James Graham’s Punch recently won the Olivier Award for best new play for its powerful account of restorative justice, while We Need to Talk about Kevin (book and film) chillingly conveyed the nightmare of a teenage killer’s mother. Mass may not leave audiences quite as shaken, or stirred, as either, and it feels like it's straining at times to cover all its bases; nonetheless, it does succeed as an absorbing, thought-provoking, deeply saddening battle of fragile souls.
The actors are uniformly excellent. Akhtar, returning to the Donmar after his great turn in The Cherry Orchard in 2024, is a study in coiled fury. Marshal quietly expresses the almost impossible quest to understand the unfathomable.

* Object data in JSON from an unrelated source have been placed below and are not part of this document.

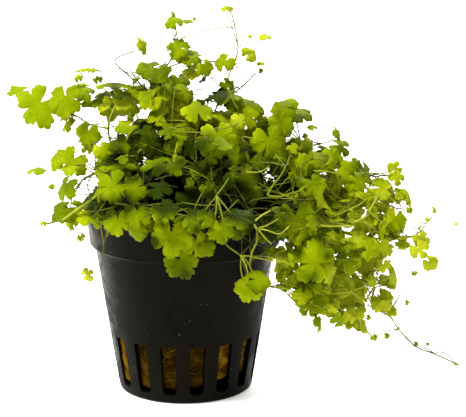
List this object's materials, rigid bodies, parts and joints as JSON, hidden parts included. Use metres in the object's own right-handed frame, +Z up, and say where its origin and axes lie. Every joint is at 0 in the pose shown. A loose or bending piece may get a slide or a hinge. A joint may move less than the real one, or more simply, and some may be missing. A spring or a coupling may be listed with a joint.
{
  "type": "potted japan hydrocotyle",
  "caption": "Bushy aquarium hydrocotyle with small lobed green leaves on creeping stems, rooted in mineral wool in a slotted black net pot.",
  "frame": {"origin": "centre of the pot's base, on the surface it stands on", "axes": "+Z up along the pot's axis, -Y to the front of the plant, +X towards the long trailing stem"},
  "size_m": [0.1245, 0.0919, 0.1052],
  "materials": {
    "pot": "black moulded plastic, wet",
    "growing_medium": "brown mineral wool",
    "leaf": "fresh green leaf",
    "stem": "fresh green stem"
  },
  "bodies": {
    "root": {"back_high_left_leaf_1": "leaf", "back_high_left_runner": "stem", "back_high_right_leaf_1": "leaf", "back_high_right_runner": "stem", "back_left_leaf_1": "leaf", "back_left_runner": "stem", "back_middle_leaf_1": "leaf", "back_middle_runner": "stem", "back_right_leaf_1": "leaf", "back_right_runner": "stem", "back_top_leaf_1": "leaf", "back_top_runner": "stem", "front_centre_leaf_1": "leaf", "front_centre_leaf_2": "leaf", "front_centre_leaf_3": "leaf", "front_centre_leaf_4": "leaf", "front_centre_runner": "stem", "front_left_leaf_1": "leaf", "front_left_runner": "stem", "front_middle_leaf_1": "leaf", "front_middle_leaf_2": "leaf", "front_middle_leaf_3": "leaf", "front_middle_leaf_4": "leaf", "front_middle_leaf_5": "leaf", "front_middle_leaf_6": "leaf", "front_middle_leaf_7": "leaf", "front_middle_runner": "stem", "front_right_leaf_1": "leaf", "front_right_leaf_2": "leaf", "front_right_runner": "stem", "growing_medium": "growing_medium", "left_high_leaf_1": "leaf", "left_high_leaf_2": "leaf", "left_high_leaf_3": "leaf", "left_high_leaf_4": "leaf", "left_high_leaf_5": "leaf", "left_high_runner": "stem", "left_low_leaf_1": "leaf", "left_low_runner": "stem", "left_mid_leaf_1": "leaf", "left_mid_leaf_2": "leaf", "left_mid_runner": "stem", "pot": "pot", "right_far_runner": "stem", "right_high_leaf_1": "leaf", "right_high_runner": "stem", "right_low_leaf_1": "leaf", "right_low_leaf_2": "leaf", "right_low_runner": "stem", "right_mid_leaf_1": "leaf", "right_mid_leaf_2": "leaf", "right_mid_runner": "stem", "top_centre_leaf_1": "leaf", "top_centre_leaf_2": "leaf", "top_centre_runner": "stem", "top_left_leaf_1": "leaf", "top_left_runner": "stem"}
  },
  "joints": []
}
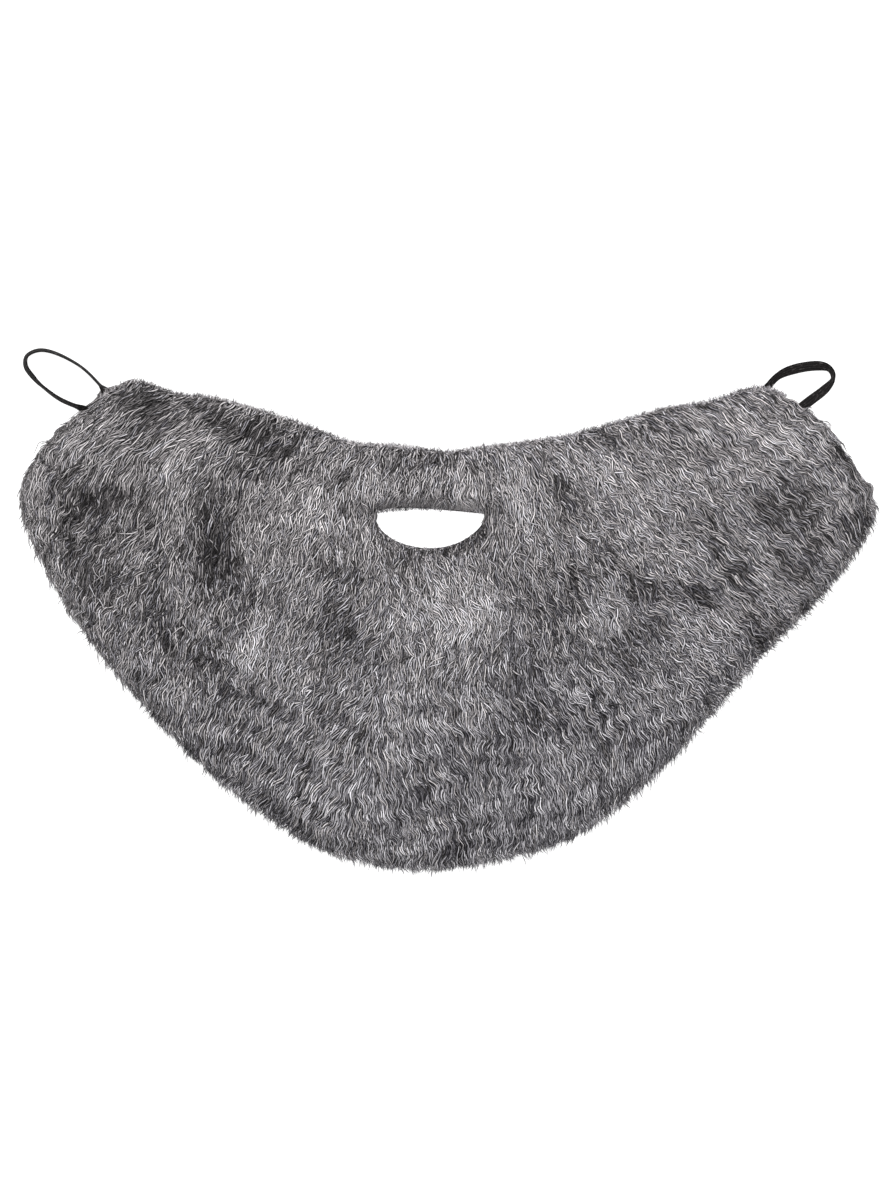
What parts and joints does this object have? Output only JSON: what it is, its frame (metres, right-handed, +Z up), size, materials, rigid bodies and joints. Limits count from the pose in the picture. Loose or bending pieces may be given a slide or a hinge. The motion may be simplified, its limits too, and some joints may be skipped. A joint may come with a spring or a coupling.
{
  "type": "fake beard",
  "caption": "Crescent-shaped full false beard of deep crimped grey fur cloth with a half-moon mouth slot and an elastic ear loop at either top corner, lying face up.",
  "frame": {"origin": "middle of the underside of the whole beard, on the surface it lies on", "axes": "+X to the right across the face side, +Y from the chin up to the moustache, +Z up out of the pile"},
  "size_m": [0.4338, 0.2652, 0.0135],
  "materials": {
    "grey_fur": "crimped salt-and-pepper pile, near-black, mid-grey and pale fibres mixed, on a dark knitted backing",
    "black_elastic": "flat braided elastic with fine ribs along its length"
  },
  "bodies": {
    "root": {"fur_panel": "grey_fur", "ear_loop_left": "black_elastic", "ear_loop_right": "black_elastic"}
  },
  "joints": []
}
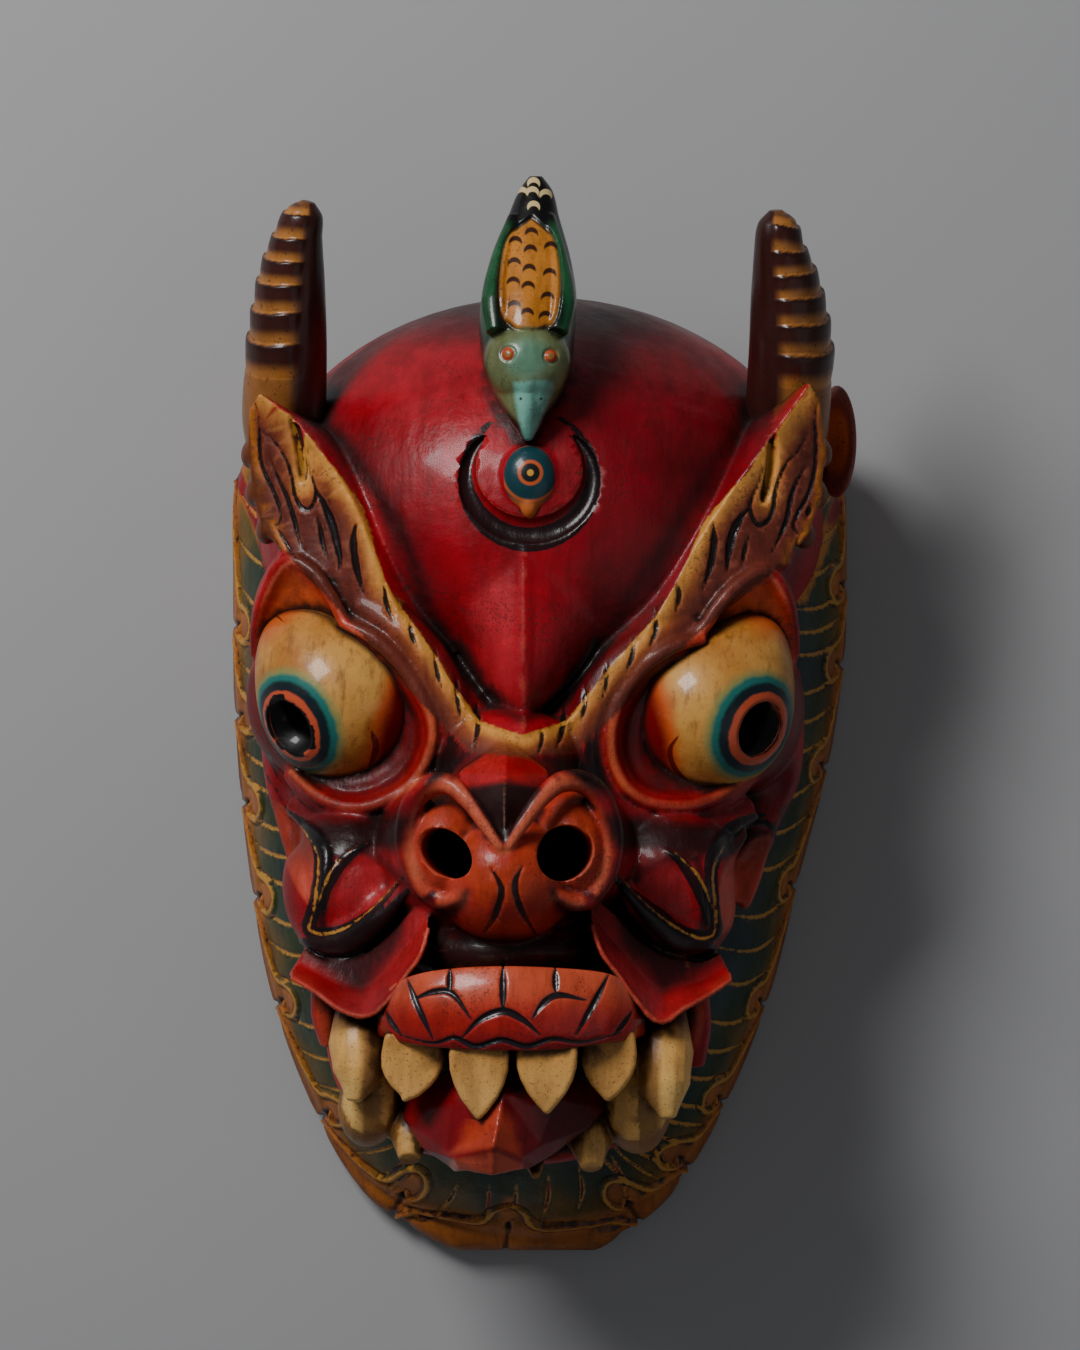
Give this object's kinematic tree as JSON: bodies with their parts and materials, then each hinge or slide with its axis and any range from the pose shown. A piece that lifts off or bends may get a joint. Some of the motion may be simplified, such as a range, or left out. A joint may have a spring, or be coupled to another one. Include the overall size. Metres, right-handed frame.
{
  "type": "cham mask",
  "caption": "Carved and painted wooden dance mask of a horned wrathful beast, with a third eye, flame brows, fangs, tongue, scalloped mane and a bird on the crown.",
  "frame": {"origin": "on the plane of the back rim, under the middle of the mask's box", "axes": "+Z out of the face, +Y up to the crown, +X to the viewer's right"},
  "size_m": [0.3011, 0.5128, 0.2389],
  "materials": {
    "painted_wood": "glossy",
    "horn_wood": "glossy",
    "bird_wood": "glossy"
  },
  "bodies": {
    "root": {"mask": "painted_wood", "horn_left": "horn_wood", "horn_right": "horn_wood", "ear_left": "horn_wood", "ear_right": "horn_wood", "bird": "bird_wood"}
  },
  "joints": []
}
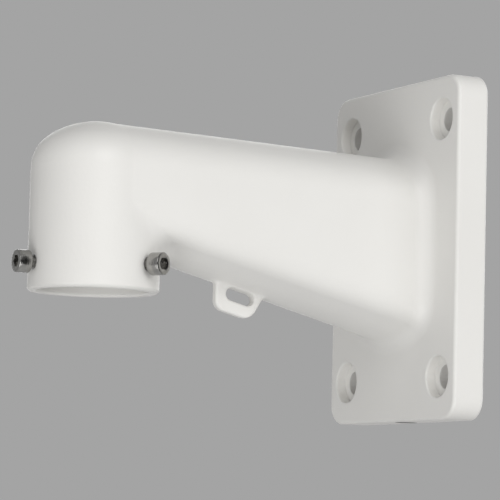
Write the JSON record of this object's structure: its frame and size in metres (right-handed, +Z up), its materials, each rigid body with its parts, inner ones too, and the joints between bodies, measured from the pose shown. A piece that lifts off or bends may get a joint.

Hilton’s Richard (pictured above), absurdly formal in his brown suit and slicked back hair, reveals estrangement with just one lonely hand reaching out towards his wife, but not met; and when accused of knowing nothing about the victims, looks as though he will snap in half when revealing that every single bullet wound in every child is etched deep into his memory. Dolan is heartbreaking when finally revealing her most residing and tormenting memory of her son.
Cracknell, fresh from her triumph with Arcadia at the Old Vic, marshals all of this with economy and precision, deftly introducing some unexpected catharsis and a glimpse of value, in this bleak encounter, for the young lad watching from the wings.